The first cracks in the near-universal support in the immediate aftermath of the attacks began to appear. After a brilliantly executed invasion, Saddam was deposed, but things began to deteriorate quickly. First pot shots from insurgents were the order of the day. Then, the creation of an independent Iraqi government suffered setback after setback (as it does today). As events on the ground got worse, the administration's drumbeat of rhetoric and spin increased.
Today, we're a nation more deeply divided than we were at the end of an election many people felt had been stolen. The only thing uniting the country these days is an overwhelming desire to attack one another. We've become only a slightly more civilized version of the sectarian violence that is destroying Iraq.
Our original goal to beat back terror is heavily damaged. Afghanistan, once the bright spot in the war on terror, is now mentioned only in connection with a resurgence of the Taliban and the still missing Osama bin Laden. Much of the important work of making the nation secure is still not done. Many people believe our sideline adventure into Iraq has not only sapped our military's strength, but is creating more terror than it drives away.
We are a nation adrift without a steady hand on the rudder. Our politicians fight each other tooth and nail. Our airwaves are filled with screaming matches between irreconcilable and opposing viewpoints. We can't stop arguing long enough to accomplish the ordinary business of government because of all the rancor.

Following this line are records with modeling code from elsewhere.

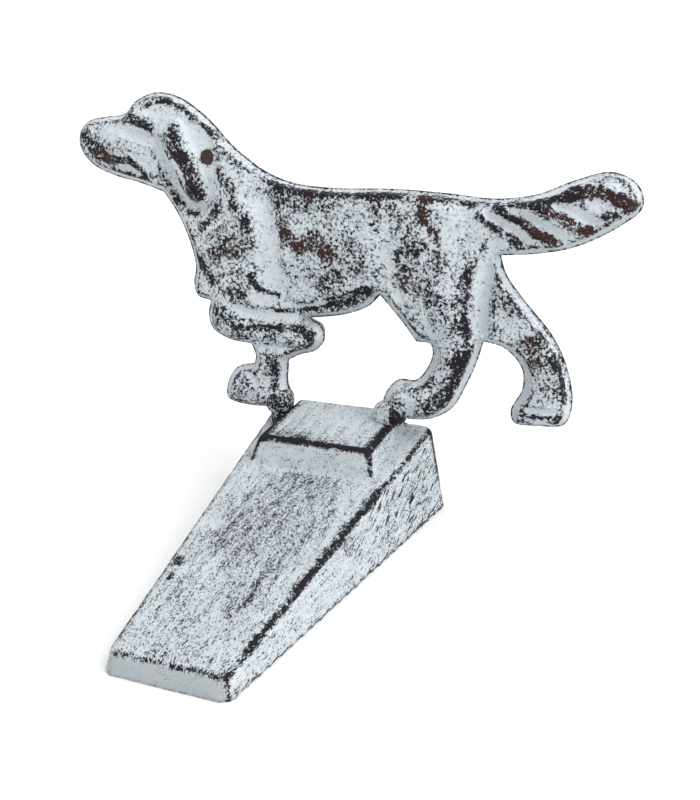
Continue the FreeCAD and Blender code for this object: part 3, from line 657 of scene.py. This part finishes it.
def combine(piece, tools, operation):
    """Add the tools to a piece or take them from it, and remove them."""
    for tool in tools:
        step = piece.modifiers.new("combine", "BOOLEAN")
        step.operation = operation
        step.solver = "EXACT"
        step.object = tool
    bpy.context.view_layer.update()
    mesh = evaluated(piece)
    piece.modifiers.clear()
    piece.data = mesh
    for tool in tools:
        bpy.data.objects.remove(tool)


def points_of(piece):
    """The piece's vertices in millimetres, and its edges."""
    mesh = piece.data
    points = np.empty(len(mesh.vertices) * 3)
    mesh.vertices.foreach_get("co", points)
    edges = np.empty(len(mesh.edges) * 2, int)
    mesh.edges.foreach_get("vertices", edges)
    return points.reshape(-1, 3) / MM, edges.reshape(-1, 2)


def normals_of(piece):
    """The piece's vertex normals."""
    normals = np.empty(len(piece.data.vertices) * 3)
    piece.data.vertices.foreach_get("normal", normals)
    return normals.reshape(-1, 3)


def set_points(piece, points):
    """Move the piece's vertices to millimetre points."""
    piece.data.vertices.foreach_set("co", (points * MM).ravel())
    piece.data.update()


def bulge(points, edges, normals, rounds):
    """How far each vertex stands out of its surroundings: edges positive, grooves negative."""
    return ((points - neighbour_mean(points, edges, rounds)) * normals).sum(1)


def ripple(points, scale, seed):
    """Smooth noise between -1 and 1 at each point; scale is the size of a lump in millimetres."""
    offset = Vector((17.3 * seed, 5.1 * seed, 11.7 * seed))
    return np.array([noise.noise(Vector(point) / scale + offset) for point in points])


# Wear of the foot lugs: the fore lug all over, the hind lug on its right half.
FORE_LUG_WEAR = 0.64
HIND_LUG_WEAR = 0.18
HIND_LUG_EXTRA = 0.66
PARTING_WEAR = 0.6
WEAR_FLOOR, WEAR_CEILING = -0.15, 0.8
# A lug's points lie within its outline and this margin, and at least this far off the dog's skin.
LUG_MARGIN = 0.1
LUG_OFF_SKIN = 0.08
# Lumps of the cast surface: height, size and seed.
DOG_LUMPS = ((0.22, 6.5, 5), (0.12, 2.6, 1), (0.06, 1.1, 2))
WEDGE_LUMPS = ((0.10, 5.0, 3), (0.05, 1.8, 4))


def on_lugs(spots, depth, skin):
    """Which points belong to a foot lug: within its outline and off the dog's own skin."""
    found = np.zeros(len(spots), bool)
    for middle_x, middle_z, width, tall, *_ in LUGS["fore"] + LUGS["hind"]:
        found |= ((np.abs(spots[:, 0] - middle_x) < width / 2 + LUG_MARGIN)
                  & (np.abs(spots[:, 1] - middle_z) < tall / 2 + LUG_MARGIN)
                  & (np.abs(depth - skin) > LUG_OFF_SKIN))
    return found


def lug_wear(spots):
    """Wear of the foot lugs at each spot."""
    hind_middle = LUGS["hind"][0][0]
    right = ramp(spots[:, 0], hind_middle + 0.4, hind_middle + 1.6)
    return np.where(spots[:, 0] < 0, FORE_LUG_WEAR, HIND_LUG_WEAR + HIND_LUG_EXTRA * right)


def make_dog_half(name, node, facing):
    """Relief, lugs or their notches, cast texture, and the wear, brown ground and painted shade
    that the paint reads.
    """
    piece = relief_piece(name, facing)
    if facing < 0:
        combine(piece, lug_tools(), "UNION")
    else:
        combine(piece, lug_tools(LUG_CLEARANCE), "DIFFERENCE")
    piece.data.shade_smooth()
    points, edges = points_of(piece)
    spots = points[:, [0, 2]]
    loop = outline_loop()
    edge, outward = nearest(spots, loop)
    edge = np.where(inside(spots, loop), edge, 0)
    depth = facing * (points[:, 1] - PARTING_Y)
    normals = normals_of(piece)
    fine = bulge(points, edges, normals, 2)
    broad = bulge(points, edges, normals, 24)

    wear = worn_on_dog(spots, edge, outward)
    wear += np.clip(fine * 4, -0.2, 0.25) + np.clip(broad * 0.4, -0.3, 0.1)
    wear = np.clip(wear, WEAR_FLOOR, WEAR_CEILING)
    wear = np.where(on_lugs(spots, depth, height(spots, edge, outward)), lug_wear(spots), wear)
    wear = np.where(depth < 0.02, PARTING_WEAR, wear)
    brown = np.zeros(len(points))
    for path, radius in BROWN:
        brown = np.maximum(brown, fade(distance(spots, path), radius))
    # Painted shade in the hollows and on the drafted sides that face down or towards the nose.
    shade = np.clip(0.7 - outward[:, 0] * 0.5 - outward[:, 1], 0, 1)
    drafted = 1 - ramp(edge / draft_width(outward), 0.7, 1.2)
    keep_values(piece, "wear", wear)
    keep_values(piece, "brown", brown)
    keep_values(piece, "painted_shade", np.clip(-broad * 0.3, 0, 0.3) + 0.5 * shade * drafted)

    face = (depth > 1.2) & (edge > 0.9)
    lumps = sum(tall * ripple(points, size, seed) for tall, size, seed in DOG_LUMPS)
    set_points(piece, points + normals * (lumps * face)[:, None])
    piece.data.materials.append(FIGURE_PAINT)
    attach(piece, "root")
    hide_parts(node)


# The wedge's middle plane, tip and sloping top, and the shallow pit in its right side.
CENTRE_X = 2.3
TIP_Y = -52.5
TIP_HEIGHT = 5.1
TOP_SLOPE = 0.1733
PIT = np.array((22.9, -1.2, 10.7))
# Size of the voxels, and rounds of smoothing for the rim on the floor and for the rest.
VOXEL = 0.55
RIM_ROUNDS = 4
WEDGE_ROUNDS = 12

# Where the top of the wedge is speckled: path (x, y) seen from above, radius and strength, which
# is added to a spread that covers the whole wedge.
WEDGE_WEAR = 0.07
TOP_WORN = [
    # front of the saddle's top
    ([(-12.6, 25.4), (-3.0, 24.8)], 5.0, 0.34),
    ([(-3.0, 24.4), (16.0, 24.4)], 3.0, 0.16),
    # the sloping top: all of it, its middle, streaks along it and a paler band near the tip
    ([(2.3, -46.0), (2.3, 18.0)], 22.0, 0.20),
    ([(-2.0, -10.0), (2.0, 12.0)], 15.0, 0.15),
    ([(8.0, -34.0), (14.0, 4.0)], 4.0, 0.12),
    ([(-6.0, -34.0), (-8.0, 8.0)], 2.5, 0.12),
    ([(-8.0, -20.0), (12.0, -46.0)], 6.0, -0.08),
    ([(9.8, -32.9), (8.5, -15.8)], 1.4, 0.18),
    ([(-7.4, -46.5), (-7.3, -24.5)], 1.0, 0.14),
    # a spot near the tip and two blotches by the left edge
    ([(10.0, -47.2), (10.4, -47.8)], 1.1, 0.45),
    ([(-12.2, -20.8), (-11.7, -22.2)], 1.7, 0.9),
    ([(-11.0, -26.2), (-10.6, -27.6)], 1.1, 0.7),
]
# Dark bands where the upper edges are rubbed hardest, given in the same way. They reach down the
# rounded edges and are broken up raggedly.
RAGGEDNESS = 0.9
EDGE_WORN = [
    ([(-13.0, 23.0), (-12.8, 44.0)], 3.0, 0.7),                                  # saddle, left
    ([(17.4, 23.2), (17.2, 41.0)], 2.2, 0.5),                                    # saddle, right
    ([(-13.0, 23.2), (17.6, 23.2)], 1.5, 0.4),                                   # saddle, front
    ([(18.6, -22.0), (20.0, -6.0), (21.4, 10.0), (22.2, 17.0)], 2.2, 0.5),       # long right edge
    ([(15.4, -50.4), (18.4, -24.0)], 1.5, 0.22),
    ([(-10.9, -51.5), (15.3, -51.1)], 0.9, 0.45),                                # tip
]


def wedge_piece():
    """A copy of the wedge casting, remeshed evenly so that it can be smoothed."""
    piece = bpy.data.objects.new("wedge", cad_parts["wedge_casting"].data.copy())
    bpy.context.scene.collection.objects.link(piece)
    piece.data.materials.clear()
    work = bmesh.new()
    work.from_mesh(piece.data)
    bmesh.ops.remove_doubles(work, verts=work.verts, dist=1e-6)
    work.to_mesh(piece.data)
    work.free()
    voxels = piece.modifiers.new("voxels", "REMESH")
    voxels.mode = "VOXEL"
    voxels.voxel_size = VOXEL * MM
    bpy.context.view_layer.update()
    mesh = evaluated(piece)
    piece.modifiers.clear()
    piece.data = mesh
    return piece


def worn_on_wedge(points, normals, fine, above, tip, side):
    """How far the wedge's paint is rubbed through: the ground shows from about a half upwards."""
    y, z = points[:, 1], points[:, 2]
    plan = points[:, :2]
    right, back, up = normals.T
    wear = np.full(len(points), WEDGE_WEAR)
    top = ramp(up, 0.8, 0.95)
    for path, radius, strength in TOP_WORN:
        wear += top * strength * fade(distance(plan, path), radius)
    ragged = 1 + RAGGEDNESS * ripple(points, 1.2, 7)
    for path, radius, strength in EDGE_WORN:
        wear += ramp(up, 0.3, 0.6) * strength * ragged * fade(distance(plan, path), radius)
    wear += side * (0.04 + 0.10 * ramp(y, -20, 40) * ramp(19 - z, 0, 9))
    # Every edge is rubbed a little, most on the right and on the saddle, least at the tip.
    corner = ramp(right, 0.15, 0.5) + ramp(above, 0.6, 1.2)
    edged = (1 - 0.5 * tip) * np.clip(fine - 0.05, 0, 0.2) * (2.4 + 1.2 * np.clip(corner, 0, 1))
    edged += 0.25 * ramp(fine, 0.03, 0.09) * ramp(above, 0.6, 1.2)
    wear += edged * ragged
    # The tip's right corner, the tip's clean front, the pit's rim and the heel's right corner.
    wear += 0.55 * tip * fade(np.abs(right + back), 0.35) * ramp(right, 0.4, 0.6)
    wear -= 0.18 * ramp(-back, 0.6, 0.9) * tip
    wear += 0.3 * fade(np.abs(np.linalg.norm(points - PIT, axis=1) - 2.3), 0.8)
    wear += 0.7 * fade(np.abs(y - 49.6), 1.8) * ramp(right, 0.2, 0.6) * ramp(z, 5, 14)
    return wear


def make_wedge():
    """The wedge casting: softened edges, cast texture, and the wear, painted shade and scratches
    that the paint reads.
    """
    piece = wedge_piece()
    sharp, edges = points_of(piece)
    rim = neighbour_mean(sharp, edges, RIM_ROUNDS)
    body = neighbour_mean(rim, edges, WEDGE_ROUNDS)
    points = rim + (body - rim) * ramp(sharp[:, 2], 0.4, 3.0)[:, None]
    set_points(piece, points)
    piece.data.shade_smooth()
    normals = normals_of(piece)
    fine = bulge(sharp, edges, normals, 14)
    x, y, z = points.T
    right, back = normals[:, 0], normals[:, 1]
    above = z - (TIP_HEIGHT + (y - TIP_Y) * TOP_SLOPE)
    tip = 1 - ramp(y, -50, -40)
    side = ramp(np.abs(right), 0.7, 0.9) * (right * (x - CENTRE_X) > 0)
    front = ramp(-back, 0.6, 0.9)
    pit_shadow = fade(np.linalg.norm(points - PIT, axis=1), 2.2)

    keep_values(piece, "wear", worn_on_wedge(points, normals, fine, above, tip, side))
    keep_values(piece, "brown", np.zeros(len(points)))
    # Painted shade in the hollows, in the pit and on faces that look to the tip, most at its front.
    keep_values(piece, "painted_shade", np.clip(-fine * 2.0, 0, 0.6) + 0.8 * pit_shadow
                + front * (0.4 + 0.6 * tip))
    keep_values(piece, "scratch",
                side * (0.1 + 0.9 * ramp(y, -10, 25)) * (1 - ramp(above, 0, 0.6)))

    lumps = sum(tall * ripple(points, size, seed) for tall, size, seed in WEDGE_LUMPS)
    lifted = points + normals * lumps[:, None]
    lifted[:, 2] = np.maximum(lifted[:, 2], 0)
    set_points(piece, lifted)
    piece.data.materials.append(WEDGE_PAINT)
    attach(piece, "root")
    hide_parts("wedge_casting")


PLAN = dog_plan()
make_dog_half("dog_front", "dog_front_half", -1)
make_dog_half("dog_back", "dog_back_half", 1)
make_wedge()
for node, material in (("neck_rivet", RUST), ("fore_foot_screw", STEEL),
                       ("hind_foot_screw", STEEL)):
    for material_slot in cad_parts[node].material_slots:
        material_slot.material = material

# ---------------------------------------------------------------------------------------------
# Floor, light and camera
# ---------------------------------------------------------------------------------------------
FLOOR_REACH = 4000
FLOOR_Z = -0.05
# The key light's heading from -Y towards +X, its height and its angular size, in degrees.
KEY_HEADING, KEY_HEIGHT, KEY_SIZE = 74, 46, 50
KEY_STRENGTH = 2.2


def key_light():
    """A broad, distant white light from high on the right."""
    lamp = bpy.data.lights.new("key", "SUN")
    lamp.energy = KEY_STRENGTH
    lamp.angle = math.radians(KEY_SIZE)
    heading, rise = math.radians(KEY_HEADING), math.radians(KEY_HEIGHT)
    towards = -Vector((math.sin(heading) * math.cos(rise), -math.cos(heading) * math.cos(rise),
                       math.sin(rise)))
    rig = bpy.data.objects.new("key", lamp)
    rig.rotation_euler = towards.to_track_quat("-Z", "Y").to_euler()
    bpy.context.scene.collection.objects.link(rig)


def studio():
    """A pale floor under a white sky, and the key light."""
    corners = [(-FLOOR_REACH, -FLOOR_REACH), (FLOOR_REACH, -FLOOR_REACH),
               (FLOOR_REACH, FLOOR_REACH), (-FLOOR_REACH, FLOOR_REACH)]
    floor = new_piece("floor", [(x, y, FLOOR_Z) for x, y in corners], [(0, 1, 2, 3)])
    n = Nodes("floor_white")
    place = n.add("ShaderNodeTexCoord").outputs["Object"]
    mottle = n.noise(place, 3.0, 2.0, 0.5)
    n.feed(n.shader, "Base Color", n.blend(mottle, (0.81, 0.81, 0.81, 1), (0.83, 0.83, 0.83, 1)))
    n.feed(n.shader, "Roughness", 0.9)
    n.feed(n.shader, "Specular IOR Level", 0.0)
    floor.data.materials.append(n.material)
    world = bpy.data.worlds.new("studio")
    world.use_nodes = True
    sky = world.node_tree.nodes["Background"]
    sky.inputs["Color"].default_value = (1, 1, 1, 1)
    sky.inputs["Strength"].default_value = 1.0
    bpy.context.scene.world = world
    key_light()


# The photograph's viewpoint: place in millimetres, then heading, pitch and roll in degrees.
CAMERA_PLACE = (94.757, -191.351, 114.373)
CAMERA_TURN = (-20.957, -18.410, 0.04)
LENS_MM, SENSOR_MM = 43.56, 36
CLIP_START = 0.01


def camera():
    """The camera at the photograph's viewpoint."""
    yaw, pitch, roll = map(math.radians, CAMERA_TURN)
    lens = bpy.data.cameras.new("camera")
    lens.sensor_width = SENSOR_MM
    lens.lens = LENS_MM
    lens.clip_start = CLIP_START
    eye = bpy.data.objects.new("camera", lens)
    forward = Vector((math.sin(yaw) * math.cos(pitch), math.cos(yaw) * math.cos(pitch),
                      math.sin(pitch)))
    turn = forward.to_track_quat("-Z", "Y").to_matrix() @ Matrix.Rotation(roll, 3, "Z")
    eye.matrix_world = Matrix.Translation(Vector(CAMERA_PLACE) * MM) @ turn.to_4x4()
    bpy.context.scene.collection.objects.link(eye)
    bpy.context.scene.camera = eye


studio()
camera()
bpy.context.scene.view_settings.view_transform = "Standard"
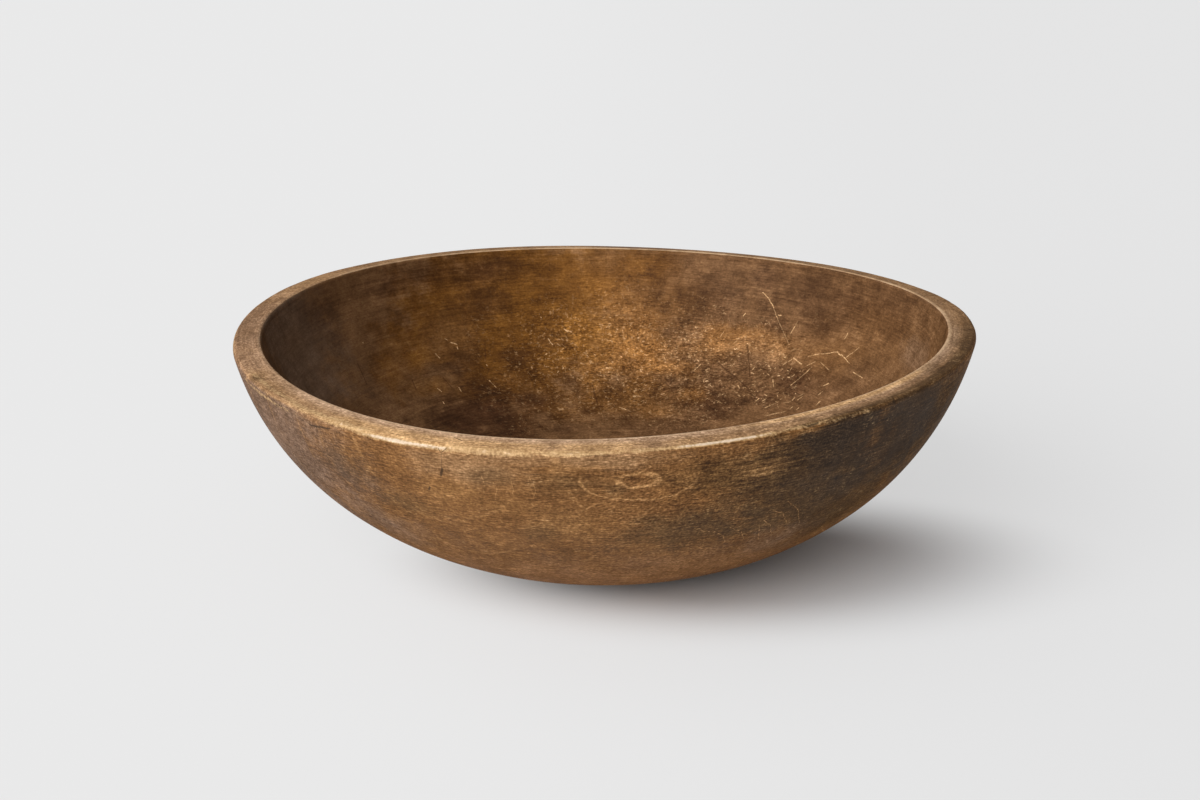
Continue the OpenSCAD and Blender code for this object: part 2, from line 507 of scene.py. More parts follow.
class Bench:
    """Adds nodes to a tree and joins them. Each call gives back the new node's output."""

    def __init__(self, tree):
        self.tree = tree
        self.count = 0

    def feed(self, socket, value):
        """Joins a socket to another one, or sets it to a plain value."""
        if isinstance(value, bpy.types.NodeSocket):
            self.tree.links.new(value, socket)
        else:
            socket.default_value = value

    def add(self, kind, inputs=(), out=0, **settings):
        """A node of a kind, with its settings, and its inputs from sockets or plain values."""
        node = self.tree.nodes.new(kind)
        node.location = (170 * (self.count // 8), -220 * (self.count % 8))
        self.count += 1
        for key, value in settings.items():
            setattr(node, key, value)
        for key, value in inputs.items() if isinstance(inputs, dict) else enumerate(inputs):
            self.feed(node.inputs[key], value)
        return node.outputs[out] if out is not None else node

    def math(self, operation, *values):
        """A sum of plain numbers."""
        return self.add("ShaderNodeMath", values, operation=operation)

    def times(self, first, *others):
        """The product of plain numbers."""
        for other in others:
            first = self.math("MULTIPLY", first, other)
        return first

    def swayed(self, base, value, strength):
        """A number moved up or down by a random value, which is 0.5 on average."""
        return self.math("MULTIPLY_ADD", self.math("SUBTRACT", value, 0.5), strength, base)

    def vector(self, operation, *values, out=0):
        """A sum of vectors."""
        keys = (0, "Scale") if operation == "SCALE" else (0, 1)
        return self.add("ShaderNodeVectorMath", dict(zip(keys, values)), out, operation=operation)

    def length(self, vector):
        """How long a vector is."""
        return self.vector("LENGTH", vector, out="Value")

    def part(self, vector, axis):
        """One part of a vector: its X, Y or Z."""
        return self.add("ShaderNodeSeparateXYZ", [vector], axis)

    def turned(self, vector, angle):
        """A vector turned about Z."""
        inputs = {"Vector": vector, "Angle": angle}
        return self.add("ShaderNodeVectorRotate", inputs, rotation_type="Z_AXIS")

    def noise(self, place, scale=1.0, detail=2.0, rough=0.5, out=0):
        """Smooth random values that change over the surface."""
        inputs = {"Vector": place, "Scale": scale, "Detail": detail, "Roughness": rough}
        return self.add("ShaderNodeTexNoise", inputs, out)

    def shaken(self, point, place, size, *grain):
        """A point moved at random, by half the size at most, so that lines there are ragged."""
        shake = self.vector("SUBTRACT", self.noise(place, *grain, out=1), (0.5, 0.5, 0.5))
        return self.vector("ADD", point, self.vector("SCALE", shake, size))

    def fade(self, value, start, end, low=0.0, high=1.0, soft=True):
        """Low where value is at start, high where it is at end, and smooth between."""
        # A smooth step keeps between low and high by itself. A clamp on each of them would fill
        # the renderer's stack of waiting values, and a finish with many stains would turn black.
        return self.add(
            "ShaderNodeMapRange",
            {"Value": value, "From Min": start, "From Max": end, "To Min": low, "To Max": high},
            interpolation_type="SMOOTHSTEP" if soft else "LINEAR",
            clamp=not soft,
        )

    def mix(self, share, first, second):
        """Two colours mixed by a share."""
        # The two colours are the 7th and 8th inputs of the node, and the mixed one its 3rd output.
        colours = (
            c if isinstance(c, bpy.types.NodeSocket) else (*c, 1.0) for c in (first, second)
        )
        inputs = dict(zip((0, 6, 7), (share, *colours)))
        return self.add("ShaderNodeMix", inputs, 2, data_type="RGBA")

    def group(self, tree, inputs):
        """A placed node group, with named inputs."""
        return self.add("ShaderNodeGroup", inputs, node_tree=tree)

    def piled(self, *noises):
        """The sum of noises, each about its middle and with its own strength."""
        total = -0.5 * sum(strength for _, strength in noises)
        for value, strength in noises:
            total = self.math("MULTIPLY_ADD", value, strength, total)
        return total

    def deepened(self, wood, value):
        """A wood colour made darker and redder where value is under zero, and paler where over."""
        parts = [self.math("EXPONENT", self.math("MULTIPLY", value, k)) for k in DEEPENING]
        return self.vector("MULTIPLY", wood, self.add("ShaderNodeCombineXYZ", parts))


def empty_tree(owner):
    """The node tree of a material or a world, with all its nodes cleared away."""
    owner.use_nodes = True
    owner.node_tree.nodes.clear()
    return owner.node_tree


# ---------------------------------------------------------------- node groups


def turning_streaks(b, given):
    """Fine streaks that run round the bowl, as turning and rubbing leave them."""
    run = b.length(given["Chart"])
    way = b.vector("NORMALIZE", given["Chart"])
    across = b.math("DIVIDE", run, given["Width"])
    round_it = b.vector("SCALE", way, b.math("DIVIDE", 0.19, given["Length"]))
    lift = b.add("ShaderNodeCombineXYZ", {"Z": b.math("ADD", across, given["Seed"])})
    return b.noise(b.vector("ADD", round_it, lift), 1.0, 1.5, 0.6)


def wood_fibre(b, given):
    """Fine fibre that runs along the grain, and shows as pores where the grain ends."""
    turned = b.turned(given["Place"], b.math("MULTIPLY", given["Grain"], -1.0))
    fine = b.math("DIVIDE", 1.0, given["Width"])
    long = b.math("DIVIDE", 1.0, given["Length"])
    stretch = b.add("ShaderNodeCombineXYZ", [long, fine, fine])
    return b.noise(b.vector("MULTIPLY", turned, stretch), 1.0, 2.0, 0.55)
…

And our leaders' response is more spin, more faulting anyone who disagrees, more empty flag waving, and endless obfuscation.
In this week of remembrance for those victims of the viscous attacks, it would be instructive to look at ourselves rather than at what the victims lives might have been. If we are true in our vision, we will see we disgrace their memory. We will see we spend too much time fighting phantom enemies and amongst ourselves to do much about those who killed them. Those innocent people deserve much more than that from their countrymen. They deserve a nation that remembers them with honor and reacts with valor to the damage done to them and their families. They and their families deserve to know that they didn't die completely in vain.
I find myself sickened this week at what our proud nation has become. I'm profoundly disturbed by the changes to the country the victims left behind. I find myself wondering if they returned from the grave whether they would recognize the nation they left behind on that clear September morning. I find myself ashamed that we have cheapened their memory so easily and completely.
We still need a leader who can stand atop the pile of rubble and rally the country to the cause. A true leader who acts with the same integrity of the words he speaks.
I'm just hoping one comes along soon.